We further make the variable transformation:

$$\begin{aligned} V_1 = W_1 - W_2, \quad V_2 = (\tau _2^2/ \tau _1^2) W_1+ W_2. \end{aligned}$$

Then, \(V_1\) and \(V_2\) are mutually independent and

$$\begin{aligned} V_1 \sim N(-\varDelta , \tau _1^2 + \tau _2^2) \quad \text{ and } \quad V_2 \sim N( -(\tau _2^2/ \tau _1^2)\varDelta , \tau _2^2(\tau _1^2+\tau _2^2)/\tau _1^2). \end{aligned}$$

Noting that

$$\begin{aligned} W_1=\frac{\tau _1^2(V_1+V_2)}{\tau _1^2+\tau _2^2} \quad \text{ and }\quad W_2= \frac{\tau _1^2V_2-\tau _2^2V_1}{\tau _1^2+\tau _2^2}, \end{aligned}$$

and denoting the p.d.f. of \(V_1\) by \(g(\cdot )\), (21) becomes

$$\begin{aligned}&P \{(c_1\tau _1^2-c_2\tau _2^2)V_1+ \tau _1^2V_2 <0, V_1 >0 \} \\&\quad = \int _0 ^\infty \varPhi \biggl ( \frac{((c_2\tau _2^2-c_1\tau _1^2)v_1+ \tau _2^2\varDelta }{\tau _1\tau _2\sqrt{\tau _1^2+\tau _2^2} } \biggr ) g(v_1 ) dv_1\\&\quad \ge 1/2, \end{aligned}$$

since \(c_2\tau _2^2-c_1\tau _1^2= 0\) and \(\varDelta \ge 0\).
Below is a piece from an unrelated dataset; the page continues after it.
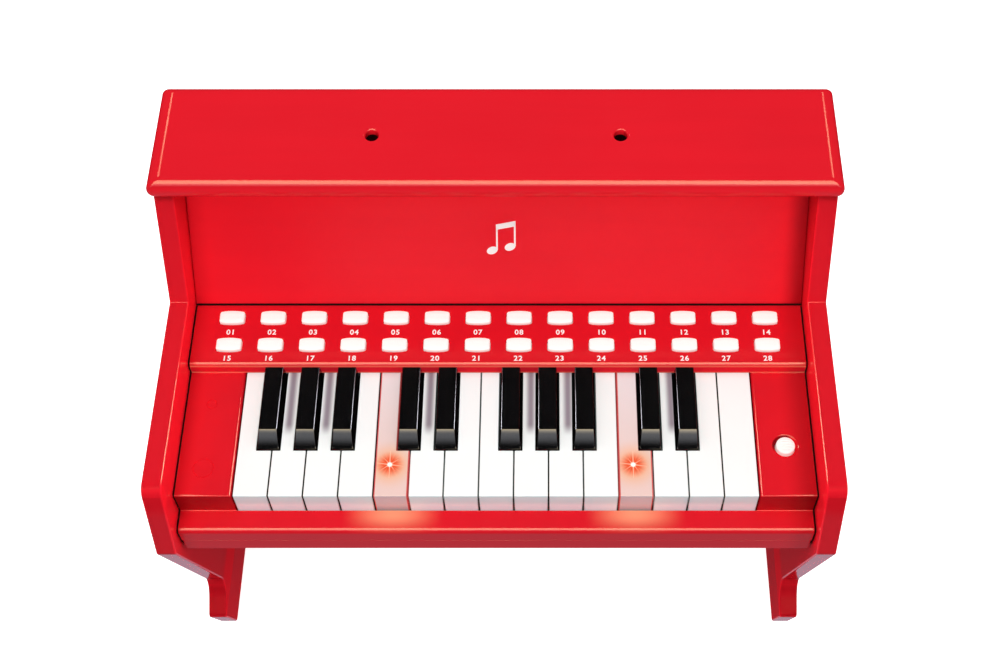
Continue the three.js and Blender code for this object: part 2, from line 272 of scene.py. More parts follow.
class Nodes:
    def __init__(self, name):
        self.mat = bpy.data.materials.new(name)
        self.mat.use_nodes = True
        self.t = self.mat.node_tree
        self.t.nodes.clear()
        self.out = self.new("ShaderNodeOutputMaterial")
        self.bsdf = self.new("ShaderNodeBsdfPrincipled")
        self.link(self.bsdf.outputs[0], self.out.inputs[0])
        self.co = self.new("ShaderNodeTexCoord").outputs["Object"]

    def new(self, kind, **kw):
        n = self.t.nodes.new(kind)
        for k, v in kw.items():
            setattr(n, k, v)
        return n

    def link(self, a, b):
        self.t.links.new(a, b)

    def math(self, op, a, b=None, clamp=False):
        n = self.new("ShaderNodeMath", operation=op, use_clamp=clamp)
        for i, v in enumerate((a, b)):
            if v is None:
                continue
            if hasattr(v, "links"):
                self.link(v, n.inputs[i])
            else:
                n.inputs[i].default_value = v
        return n.outputs[0]

    def noise(self, scale, detail=3, rough=0.5, dist=0.0, co=None):
        n = self.new("ShaderNodeTexNoise")
        n.inputs["Scale"].default_value = scale
        n.inputs["Detail"].default_value = detail
        n.inputs["Roughness"].default_value = rough
        n.inputs["Distortion"].default_value = dist
        self.link(co or self.co, n.inputs["Vector"])
        return n.outputs[0]

    def stretch(self, sx, sy, sz):
        n = self.new("ShaderNodeMapping")
        n.inputs["Scale"].default_value = (sx, sy, sz)
        self.link(self.co, n.inputs["Vector"])
        return n.outputs[0]

    def ramp(self, v, lo, hi, a=0.0, b=1.0, smooth=True):
        n = self.new("ShaderNodeMapRange", interpolation_type="SMOOTHSTEP" if smooth else "LINEAR")
        self.link(v, n.inputs[0])
        n.inputs[1].default_value = lo
        n.inputs[2].default_value = hi
        n.inputs[3].default_value = a
        n.inputs[4].default_value = b
        return n.outputs[0]

    def mix(self, f, a, b, blend="MIX"):
        n = self.new("ShaderNodeMix", data_type="RGBA", blend_type=blend)
        for s, v in ((0, f), (6, a), (7, b)):
            if hasattr(v, "links"):
                self.link(v, n.inputs[s])
            elif s == 0:
                n.inputs[s].default_value = v
            else:
                n.inputs[s].default_value = (*v, 1)
        return n.outputs[2]

    def bump(self, h, strength, dist=0.0005, normal=None):
        n = self.new("ShaderNodeBump")
        n.inputs["Strength"].default_value = strength
        n.inputs["Distance"].default_value = dist
        self.link(h, n.inputs["Height"])
        if normal:
            self.link(normal, n.inputs["Normal"])
        return n.outputs[0]

    def set(self, **kw):
        for k, v in kw.items():
            s = self.bsdf.inputs[k.replace("_", " ")]
            if hasattr(v, "links"):
                self.link(v, s)
            elif isinstance(v, tuple) and len(v) == 3 and s.type == "RGBA":
                s.default_value = (*v, 1)
            else:
                s.default_value = v

    def xyz(self, co=None):
        n = self.new("ShaderNodeSeparateXYZ")
        self.link(co or self.co, n.inputs[0])
        return n.outputs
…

Thus, we have

$$\begin{aligned} {{\rm MPN}}_{\mu _2}(\hat{\mu }_2^{{\rm MLE}}, {\bar{X}}_2) \ge 1/2, \end{aligned}$$

with strict inequality for \(\mu _2 > \mu _1\). This completes the proof.

The analogous result for \(\hat{\mu }_1^{{\rm MLE}}\) is Pitman closer to \(\mu _1\) than \({\bar{X}}_1\).